A 6-year-old arranging coding cards to make a robot turn left when it sees a dark line is learning the same logical thinking as a teenager writing Python. They just don't need to type semicolons to get there.
Testing and iteration
Every project ends with a test. The child programs their robot, places it on the track or challenge area, and watches what happens. Does it follow the line? Does it avoid the wall? Does it do what they intended?
Usually, on the first try, it doesn't. And that's where the real learning happens.
The child goes back, adjusts their code or their build, and tries again. They debug not by staring at a screen, but by watching a physical object behave unexpectedly and figuring out why. This cycle of build, test, fail, adjust is the foundation of engineering thinking — and children as young as 5 can do it when the environment is right.
What a term of Junior Robotics looks like
The programme is structured in progressive levels, each more complex than the last:
Alpha Roboticist
Students build robots using the Alpha Series kit with blocks and electronic parts. They program robot actions without a computer, using coding cards that the robot reads and executes. This level is ideal for the youngest learners — it's tactile, immediate, and doesn't require any screen time at all.
Build-Bit
Students learn to design, build, and program robots using micro:bit and building blocks. They combine creative building with visual block-based coding in Microsoft MakeCode. This level introduces screen-based programming for the first time, but always in service of a physical outcome — the robot they built with their hands.
Beta Set
Students work with a smart learning robot equipped with tracking modules and light sensors. They program the robot to detect colours, follow paths, and perform multiple functions. This level adds complexity in both the build and the code, preparing children who want to continue into Senior Robotics.
Why physical robotics matters for this age group
There are plenty of coding apps for children. Some of them are well-designed. But for children aged 5 to 9, physical robotics offers something a screen can't: tangible proof.
When a child completes a level in a coding app, they get a badge or a score. When a child builds a robot that successfully navigates a maze they set up on the classroom floor, they get something more powerful — the experience of having created a real thing that works.
That moment — watching their robot do what they programmed it to do — produces a kind of confidence that digital-only experiences rarely match. The child doesn't just think they learned something. They can see it moving across the table.
For younger children especially, this tangible feedback loop is crucial. Abstract concepts like "if-then logic" or "conditional programming" become concrete when they're connected to a physical machine they built with their own hands.
Who Junior Robotics is for
The programme is designed for children aged 5 to 9, but age alone isn't the only factor. Junior Robotics tends to be the best fit for children who:
- Learn by doing. They'd rather build something than read about it. They concentrate best when their hands are busy.

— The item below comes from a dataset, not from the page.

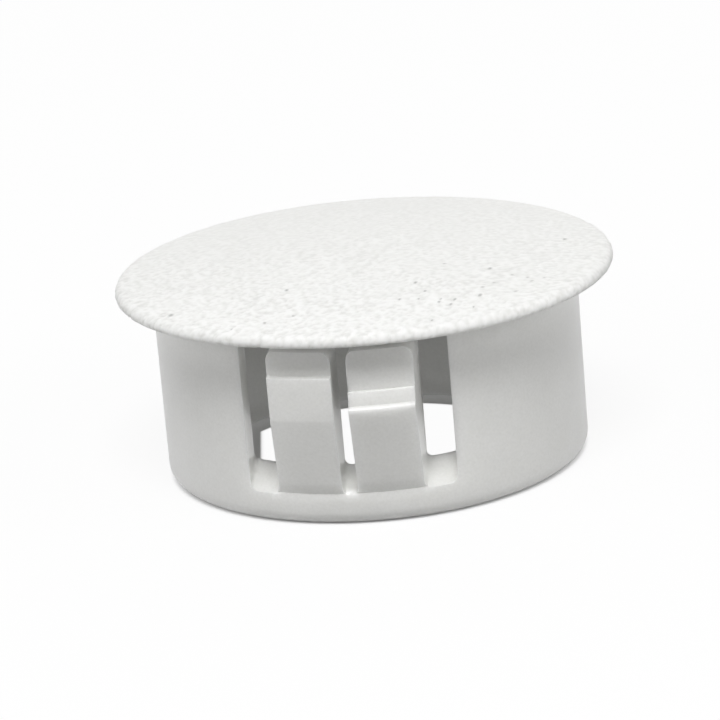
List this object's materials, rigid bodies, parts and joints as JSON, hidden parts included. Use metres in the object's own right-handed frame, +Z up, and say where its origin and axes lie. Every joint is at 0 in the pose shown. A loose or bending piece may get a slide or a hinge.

- Love construction. They gravitate toward blocks, building sets, and anything they can assemble and take apart.
- Need variety and movement. They struggle with sitting still at a screen for extended periods, but will focus intensely on a physical project.
- Are curious about machines. They want to know how things work — how a toy car moves, how a motor spins, why a sensor detects light.
Not sure whether Robotics or AI Explorers is the better starting point? Here's a guide to which programme suits your child.
Small classes, real attention
Every Junior Robotics session at KURAI has a maximum of 8 children. With younger learners, this matters even more than it does for older students.
A 5-year-old building a robot for the first time needs help. Not constant hand-holding, but the kind of attention that catches them when they're frustrated, redirects them when they're stuck, and celebrates their progress when they figure it out. That's only possible when the instructor can see every child in the room.
Our instructors don't just teach the class. They know each child — their pace, their strengths, their habits. And for young learners, being known by the adult in the room changes everything about how safe they feel to try, fail, and try again.